KLAC has a big selling event in September and October which is not preceded by a typical Distribution. Then it has another near vertical run up into a more characteristic Distribution. PSY forms at the level of the September peak with a shallow pause, followed by a Phase A BCLX and AR. We mark the first minor Test as the completion of Phase A and the AR follows. This is a judgment call as the normal protocol is to look for a ST after the AR low and that is the conclusion of Phase A. In Phase B the UT is followed by a rapid decline into a SOW. This puts us on alert that the Distribution is progressing in a hurry. Even though a quick rally forms into the LPSY, the SOW gives us a heads up that KLAC is inherently weak and that we should be tightening stops if long the stock. The LPSY is not tested as it gaps right to the SOW and then skids out of the brief Distribution, where a second SOW forms. A three week rally of poor quality and low volume raises prices into another LPSY. This LPSY is tested and sets up a short sale just above the Support line. Note that BCLX roughly equals LPSY and PSY roughly equals the second LPSY. When price parity is formed around these levels Wyckoffians stop, look, and listen for reversals. Phase D is long and drawn out and a large SSR forms in Phase E. Take time to look at the aftermath of these examples.
This NFLX case study is a particularly difficult form of Distribution. The final leg of the uptrend is where the C.O. is Distributing stock. Distribution on a rising scale, in an uptrend, is challenging to detect and evaluate. Once the uptrend is complete a virulent markdown begins immediately. Phase analysis is difficult as everything happens so quickly. The big early clues are the long declines in the uptrend which indicate large, active sellers. Also the throwover at the BCLX is a valuable indication. The breaking of the Supporting trendline (Demand Line) is a wakeup call that all is not well. The two LPSYs at the Support line are final touches to conclude the D phase and begin the markdown. There is evidence of hypodermics in the final stages of the NFLX advance (hypodermics are discussed below).
PCLN is Distributing while in a rising pattern. Note how the final leg up is accelerating upward and away from the Support Trendline. Attributes of Distribution are evident throughout (PSY, BCLX, ST, UTAD). What is not evident are signs of price weakness on the way up. Sharply higher lows are being made into the UTAD. This makes the uptrend look sound when, in fact, it is dangerously toppy. The tendency is for traders to focus on the uptrend and not on the signs of Distribution. Wyckoffians are also subject to these mistakes and therefore will use trendlines as a place to set trailing stops and sell stock. After the trendline is broken, a price rally tests it from underneath (PSY=LPSY) and is a tactically sound place for short selling.
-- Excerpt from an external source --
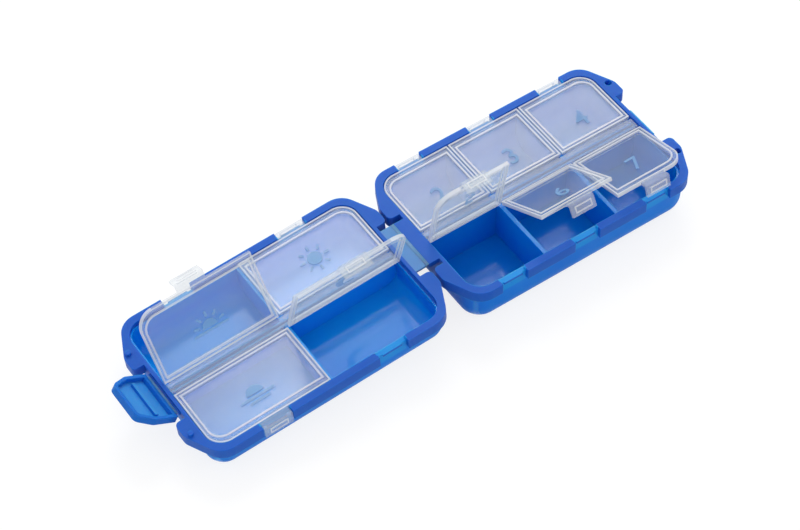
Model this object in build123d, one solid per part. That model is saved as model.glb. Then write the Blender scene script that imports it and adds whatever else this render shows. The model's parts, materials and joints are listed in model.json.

Acceleration and exhaustion of price in the final leg up was referred to as a Hypodermic in Richard Wyckoff’s era. FXI is a recent example of this phenomena (NFLX and PLCN above have attributes of Hypodermic behavior in their final advance). Somewhat rare, it is still a form of Distribution that Wyckoffians should be aware of. The daily chart below isolates the final blistering price advance into the peak. Below the chart is a wonderful description of Hypodermics by Dr. Pruden.
“Around the end of a market advance, the market is sustained or revived by a series of periodic hypodermic injections of artificial stimulants that shoot prices and volume up, only to quickly fade away. The hypodermic could keep an almost dead bull on its legs for a while longer. Good news, analysts’ comments, public interest and ballyhoo help create a lethal tonic. As injections wear off quickly, the blow off advance is given up and the market trades erratically, leaching back. The Composite Operator repeats the stimulus several times in an attempt to reinstate the aged bull. His objectives are just about realized. The result is a Teepee or UTAD distributive condition with descending peaks in a fast moving collapse, as repeated hypodermics lose their punch and the bull’s stride is broken.” –Dr. Hank Pruden.
On the daily chart of FXI, after the PSY, price attempts to accelerate upward and away from the supporting trendline. This ‘whooping up’ is short lived and prices fall quickly back to the trendline. Breaking under the trendline, even briefly should be considered a Sign of Weakness and a warning of inherent weakness, and active selling, of the aging trend. Climax type action is evident at the BCLX and the ST. Phases become difficult to define, but some important signposts light the way. This advance is steep and we cannot expect much warning of trend change. The BCLX is a stopping action indicating Phase A. The Secondary Test (ST) could be the final peak and is provisionally labeled Phase B or C. We expect the break of the trendline to kick off the decline to the bottom of the distribution range, which is around the PSY price level. That would be Phase D and thereafter Phase E. So the Phase work gives us a way to think about or script what could happen.
Finally, emphasis on the supporting trendline is valuable and important. As we can see in these examples, once the upward stride is broken the tone and trend of the market can change quickly. Trendlines often prove to be the important last line of defense where stops protect capital and lock in the profits of successful campaigns.